-- start Data section --
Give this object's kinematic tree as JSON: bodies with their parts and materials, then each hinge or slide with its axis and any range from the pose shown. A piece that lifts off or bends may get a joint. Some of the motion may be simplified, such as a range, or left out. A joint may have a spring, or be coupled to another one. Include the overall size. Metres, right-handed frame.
-- end Data section --
-- start Data section --
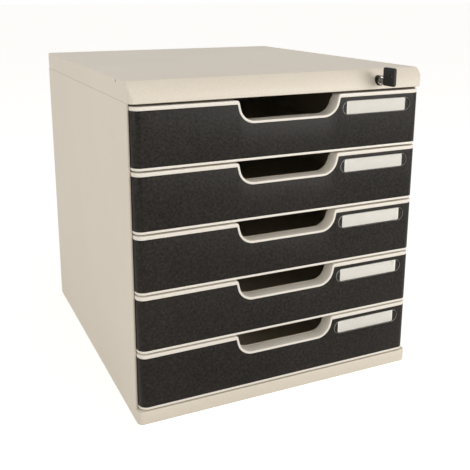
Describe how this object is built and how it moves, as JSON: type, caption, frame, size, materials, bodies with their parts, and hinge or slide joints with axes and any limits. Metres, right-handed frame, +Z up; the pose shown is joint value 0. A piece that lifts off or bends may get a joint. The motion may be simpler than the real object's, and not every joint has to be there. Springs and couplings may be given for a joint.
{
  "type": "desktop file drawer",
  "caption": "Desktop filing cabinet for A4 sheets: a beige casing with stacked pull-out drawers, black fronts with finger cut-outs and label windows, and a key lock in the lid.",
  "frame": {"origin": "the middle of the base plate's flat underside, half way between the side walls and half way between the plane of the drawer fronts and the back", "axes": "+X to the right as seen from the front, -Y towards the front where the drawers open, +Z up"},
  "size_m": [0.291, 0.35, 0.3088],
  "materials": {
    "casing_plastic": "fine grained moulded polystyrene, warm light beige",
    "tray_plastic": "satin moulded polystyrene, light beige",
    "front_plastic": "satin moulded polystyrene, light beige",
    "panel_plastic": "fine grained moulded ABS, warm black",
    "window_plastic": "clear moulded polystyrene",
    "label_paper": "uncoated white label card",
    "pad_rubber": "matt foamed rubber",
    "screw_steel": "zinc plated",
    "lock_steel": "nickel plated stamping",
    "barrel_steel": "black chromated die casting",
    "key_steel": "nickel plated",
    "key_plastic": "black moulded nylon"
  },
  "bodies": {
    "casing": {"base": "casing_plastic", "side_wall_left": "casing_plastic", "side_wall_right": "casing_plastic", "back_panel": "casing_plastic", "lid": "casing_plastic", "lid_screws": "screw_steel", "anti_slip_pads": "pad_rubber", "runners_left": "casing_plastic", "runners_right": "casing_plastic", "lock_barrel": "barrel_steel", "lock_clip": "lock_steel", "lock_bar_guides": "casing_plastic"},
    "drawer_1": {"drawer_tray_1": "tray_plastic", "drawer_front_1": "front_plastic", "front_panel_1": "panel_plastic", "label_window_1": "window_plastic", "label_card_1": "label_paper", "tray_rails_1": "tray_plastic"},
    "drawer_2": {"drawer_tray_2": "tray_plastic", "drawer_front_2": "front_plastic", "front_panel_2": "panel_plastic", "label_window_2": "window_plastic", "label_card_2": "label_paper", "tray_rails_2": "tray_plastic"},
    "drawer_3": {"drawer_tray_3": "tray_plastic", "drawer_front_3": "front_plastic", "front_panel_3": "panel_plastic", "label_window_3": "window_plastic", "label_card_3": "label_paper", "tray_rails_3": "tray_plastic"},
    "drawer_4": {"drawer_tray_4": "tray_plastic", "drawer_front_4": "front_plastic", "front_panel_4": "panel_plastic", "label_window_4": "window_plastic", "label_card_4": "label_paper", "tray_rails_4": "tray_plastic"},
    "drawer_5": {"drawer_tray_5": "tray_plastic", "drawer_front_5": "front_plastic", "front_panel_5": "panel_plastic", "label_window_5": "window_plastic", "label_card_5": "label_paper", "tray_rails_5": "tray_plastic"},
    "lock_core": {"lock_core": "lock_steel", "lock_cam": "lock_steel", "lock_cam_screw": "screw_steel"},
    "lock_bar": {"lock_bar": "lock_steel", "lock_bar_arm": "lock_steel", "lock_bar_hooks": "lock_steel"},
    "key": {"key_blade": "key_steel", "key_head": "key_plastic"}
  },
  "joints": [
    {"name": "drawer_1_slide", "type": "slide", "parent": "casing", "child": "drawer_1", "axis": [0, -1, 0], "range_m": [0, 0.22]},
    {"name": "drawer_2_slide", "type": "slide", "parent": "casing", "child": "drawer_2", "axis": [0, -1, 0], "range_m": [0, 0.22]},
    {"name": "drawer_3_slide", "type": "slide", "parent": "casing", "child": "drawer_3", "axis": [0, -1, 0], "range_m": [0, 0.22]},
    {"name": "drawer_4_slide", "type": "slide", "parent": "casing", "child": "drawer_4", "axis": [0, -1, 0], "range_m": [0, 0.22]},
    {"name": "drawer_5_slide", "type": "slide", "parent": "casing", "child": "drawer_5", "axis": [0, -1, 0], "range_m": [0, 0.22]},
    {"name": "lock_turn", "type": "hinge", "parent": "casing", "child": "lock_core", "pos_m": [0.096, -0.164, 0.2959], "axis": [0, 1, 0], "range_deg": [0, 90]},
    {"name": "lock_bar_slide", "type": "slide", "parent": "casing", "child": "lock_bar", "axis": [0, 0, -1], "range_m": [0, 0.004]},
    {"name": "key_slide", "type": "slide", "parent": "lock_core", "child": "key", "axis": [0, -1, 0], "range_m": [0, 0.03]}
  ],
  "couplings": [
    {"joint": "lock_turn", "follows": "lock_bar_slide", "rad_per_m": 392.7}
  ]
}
-- end Data section --
▶ _Task instructions_
Find the string "joints" in the records, then copy each line where it occurs.

▶ _Answer to this problem_
Describe how this object is built and how it moves, as JSON: type, caption, frame, size, materials, bodies with their parts, and hinge or slide joints with axes and any limits. Metres, right-handed frame, +Z up; the pose shown is joint value 0. A piece that lifts off or bends may get a joint. The motion may be simpler than the real object's, and not every joint has to be there. Springs and couplings may be given for a joint.
  "joints": [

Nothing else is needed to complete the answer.